Aim:
Without further comment, state how many lines in the listing below contain the word "finishes".
:: Dataset section ::
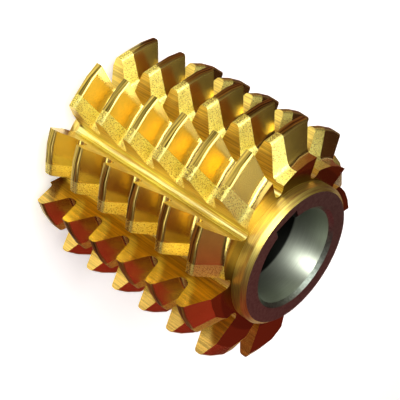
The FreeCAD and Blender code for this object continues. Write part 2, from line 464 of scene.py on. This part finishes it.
def corner_normals(shaped, kinds):
    """A normal for each face corner: relieved and turned surfaces shade round, not as panels.

    Where surfaces run into each other, the larger panel keeps its normal and the smaller follows.
    """
    panels = find_panels(shaped, kinds)

    def normal_at(face, vert):
        if kinds[face.index] not in ROUND_SURFACES:
            return face.normal
        turn = math.atan2(vert.co.y, vert.co.x) - panels[face.index][0]
        return Matrix.Rotation(turn, 3, "Z") @ face.normal

    normals = []
    for face in shaped.faces:
        for vert in face.verts:
            own = normal_at(face, vert)
            total = Vector()
            for other in vert.link_faces:
                pair = {kinds[face.index], kinds[other.index]}
                carried = normal_at(other, vert)
                if (len(pair) == 1 or "tip" in pair) and carried.angle(own, 0) < SOFT_ANGLE:
                    total += carried * panels[other.index][1] ** 2
            normals.append(total.normalized())
    return normals


class HOB_OT_body(Operator):
    """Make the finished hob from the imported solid, with a finish for each ground surface"""

    bl_idname = "hob.body"
    bl_label = "Hob"

    def execute(self, context):
        scene = context.scene
        materials = finishes(scene.hob_colours, scene.hob_shape)
        names = list(materials)
        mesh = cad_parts[NODE].data.copy()
        mesh.name = "gear_hob"
        mesh.materials.clear()
        for name in names:
            mesh.materials.append(materials[name])
        shaped = bmesh.new()
        shaped.from_mesh(mesh)
        bmesh.ops.remove_doubles(shaped, verts=shaped.verts, dist=MERGE_DISTANCE)
        shaped.normal_update()
        shaped.faces.index_update()
        kinds = [surface_of(face, scene.hob_shape) for face in shaped.faces]
        for face, kind in zip(shaped.faces, kinds):
            face.material_index = names.index(kind)
            face.smooth = True
        normals = corner_normals(shaped, kinds)
        shaped.to_mesh(mesh)
        shaped.free()
        mesh.normals_split_custom_set(normals)
        piece = bpy.data.objects.new("gear_hob", mesh)
        scene.collection.objects.link(piece)
        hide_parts(NODE)
        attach(piece, BODY)
        return {"FINISHED"}


# Where each lamp stands and its width. They shine at the middle of the hob
LAMPS = {
    "overhead": ((0.06, -0.15, 0.63), 0.13),
    "side": ((1.26, 0.05, 1.08), 1.20),
    "rim": ((0.42, 1.02, 0.46), 0.40),
}
# The small lamp in the bore, and the place on the bore's wall that it shines at
BORE_LAMP_PLACE = (0.010, 0.0045, 0.069)
BORE_LAMP_WIDTH = 0.006
BORE_LAMP_TARGET = (-0.0147, -0.0063, 0.080)


def aim(place, target):
    """The turn of a lamp at a place that shines at a target."""
    return (Vector(target) - Vector(place)).to_track_quat("-Z", "Y").to_euler()


def add_lamp(scene, name, place, width, power, target):
    """A square soft lamp that shines at a target. The camera doesn't see it."""
    lamp = bpy.data.lights.new(name, "AREA")
    lamp.size = width
    lamp.energy = power
    holder = bpy.data.objects.new(name, lamp)
    holder.location = place
    holder.rotation_euler = aim(place, target)
    holder.visible_camera = False
    scene.collection.objects.link(holder)


def floor_material(colour, share):
    """A pale floor that keeps shadows and shows near white to the camera and to reflections.

    It glows by a share of white for those rays only.
    """
    material, tree, shader = new_material("studio_floor")
    shader.inputs["Metallic"].default_value = 0.0
    shader.inputs["Base Color"].default_value = (*colour, 1)
    shader.inputs["Roughness"].default_value = 0.9
    shader.inputs["Emission Color"].default_value = (1, 1, 1, 1)
    rays = tree.nodes.new("ShaderNodeLightPath")
    seen = tree.nodes.new("ShaderNodeMath")
    seen.operation = "MAXIMUM"
    tree.links.new(rays.outputs["Is Camera Ray"], seen.inputs[0])
    tree.links.new(rays.outputs["Is Glossy Ray"], seen.inputs[1])
    through = tree.nodes.new("ShaderNodeMath")
    through.operation = "MAXIMUM"
    tree.links.new(seen.outputs[0], through.inputs[0])
    tree.links.new(rays.outputs["Is Transmission Ray"], through.inputs[1])
    strength = tree.nodes.new("ShaderNodeMath")
    strength.operation = "MULTIPLY"
    strength.inputs[1].default_value = share
    tree.links.new(through.outputs[0], strength.inputs[0])
    tree.links.new(strength.outputs[0], shader.inputs["Emission Strength"])
    return material


FLOOR_RADIUS = 3.0
FLOOR_SIDES = 96


def lay_floor(scene, stage):
    """A round pale floor under the hob."""
    flat = bmesh.new()
    bmesh.ops.create_circle(flat, cap_ends=True, segments=FLOOR_SIDES, radius=FLOOR_RADIUS)
    mesh = bpy.data.meshes.new("floor")
    flat.to_mesh(mesh)
    flat.free()
    mesh.materials.append(floor_material(stage.floor_colour, stage.floor_glow))
    floor = bpy.data.objects.new("floor", mesh)
    scene.collection.objects.link(floor)


# The sheet for the painted reflection lies just above the floor, with a notch that opens towards +X
# from below the hob
SHADE_SHEET_HEIGHT = 0.0003
SHADE_SHEET_CORNERS = [(-0.6, -0.6), (0.5, -0.6), (0.5, -0.26), (0.022, -0.02), (0.022, 0.022),
               (-0.03, 0.042), (0.5, 0.14), (0.5, 0.6), (-0.6, 0.6)]


def lay_reflected_shade(scene, colour):
    """A dark sheet on the floor round the hob, open towards +X. Only reflections see it: it is a
    painted reflection of a dark floor.
    """
    material, tree, shader = new_material("dark_mat")
    shader.inputs["Metallic"].default_value = 0.0
    shader.inputs["Base Color"].default_value = (*colour, 1)
    shader.inputs["Roughness"].default_value = 1.0
    flat = bmesh.new()
    flat.faces.new([flat.verts.new((x, y, SHADE_SHEET_HEIGHT)) for x, y in SHADE_SHEET_CORNERS])
    mesh = bpy.data.meshes.new("dark_mat")
    flat.to_mesh(mesh)
    flat.free()
    mesh.materials.append(material)
    shade_sheet = bpy.data.objects.new("dark_mat", mesh)
    # A painted reflection: the camera, shadows and diffuse light pass through the sheet
    shade_sheet.visible_camera = False
    shade_sheet.visible_shadow = False
    shade_sheet.visible_diffuse = False
    scene.collection.objects.link(shade_sheet)


def glow(tree, direction, stops):
    """Light from around one direction of the sky, as (cosine of the angle to it, colour) stops."""
    coordinates = tree.nodes.new("ShaderNodeTexCoord")
    towards = tree.nodes.new("ShaderNodeVectorMath")
    towards.operation = "DOT_PRODUCT"
    towards.inputs[1].default_value = Vector(direction).normalized()
    tree.links.new(coordinates.outputs["Generated"], towards.inputs[0])
    return ramp(tree, towards.outputs["Value"], stops)


# Directions of the soft light overhead and of the curtain, seen from the hob
OVERHEAD_LIGHT = (0.10, -0.25, 0.96)
CURTAIN = (-0.78, 0.14, 0.62)


def surroundings(stage):
    """A dim room with a soft light overhead and a dark red curtain at the far side."""
    world = bpy.data.worlds.new("studio")
    world.use_nodes = True
    tree = world.node_tree
    bright = stage.room_light
    overhead = glow(tree, OVERHEAD_LIGHT, [
        (0.60, stage.room), (0.80, shade(bright, 0.14)), (0.88, shade(bright, 0.26)),
        (0.94, shade(bright, 0.4)), (0.98, shade(bright, 0.9))])
    curtain = glow(tree, CURTAIN, [(0.75, (0, 0, 0)), (0.97, stage.curtain)])
    both = tree.nodes.new("ShaderNodeVectorMath")
    both.operation = "ADD"
    tree.links.new(overhead, both.inputs[0])
    tree.links.new(curtain, both.inputs[1])
    tree.links.new(both.outputs["Vector"], tree.nodes["Background"].inputs["Color"])
    return world


# The camera's sensor in millimetres, and the directions of the picture's right and top
SENSOR_WIDTH = 36
CAMERA_RIGHT = Vector((-0.23221, -0.66926, 0.70582))
CAMERA_UP = Vector((0.57886, -0.67824, -0.45266))


def place_camera(scene, stage):
    """The camera that sees the hob as the photograph does."""
    camera = bpy.data.cameras.new("camera")
    camera.lens = stage.lens
    camera.sensor_width = SENSOR_WIDTH
    holder = bpy.data.objects.new("camera", camera)
    back = CAMERA_RIGHT.cross(CAMERA_UP)
    turn = Matrix((CAMERA_RIGHT, CAMERA_UP, back)).transposed()
    holder.matrix_world = Matrix.Translation(stage.camera_place) @ turn.to_4x4()
    scene.collection.objects.link(holder)
    scene.camera = holder


class HOB_OT_stage(Operator):
    """Lay the floor and set up the lamps, the surroundings and the camera"""

    bl_idname = "hob.stage"
    bl_label = "Stage"

    def execute(self, context):
        scene = context.scene
        stage = scene.hob_stage
        lay_floor(scene, stage)
        lay_reflected_shade(scene, stage.reflected_shade_colour)
        scene.world = surroundings(stage)
        middle = (LOW + HIGH) / 2
        for name, (place, width) in LAMPS.items():
            add_lamp(scene, name + "_lamp", place, width, getattr(stage, name), middle)
        add_lamp(scene, "bore_lamp", BORE_LAMP_PLACE, BORE_LAMP_WIDTH, stage.bore_power,
                 BORE_LAMP_TARGET)
        place_camera(scene, stage)
        scene.view_settings.view_transform = "Standard"
        return {"FINISHED"}


class HOB_PT_panel(Panel):
    """Lists the hob's operators"""

    bl_idname = "HOB_PT_panel"
    bl_label = "Gear hob"
    bl_space_type = "VIEW_3D"
    bl_region_type = "UI"
    bl_category = "Hob"

    def draw(self, context):
        for operator in (HOB_OT_body, HOB_OT_stage):
            self.layout.operator(operator.bl_idname)


SETTINGS = {"hob_shape": HobShape, "hob_colours": HobColours, "hob_stage": HobStage}
CLASSES = (HobShape, HobColours, HobStage, HOB_OT_body, HOB_OT_stage, HOB_PT_panel)


def register():
    """Add the classes and the scene's settings."""
    for item in CLASSES:
        bpy.utils.register_class(item)
    for name, group in SETTINGS.items():
        setattr(bpy.types.Scene, name, PointerProperty(type=group))


def unregister():
    """Take the settings and the classes away again."""
    for name in SETTINGS:
        delattr(bpy.types.Scene, name)
    for item in reversed(CLASSES):
        bpy.utils.unregister_class(item)


def main():
    """Make the scene."""
    register()
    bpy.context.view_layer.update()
    bpy.ops.hob.body()
    bpy.ops.hob.stage()


if __name__ == "__main__":
    main()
:::
Correct result:
2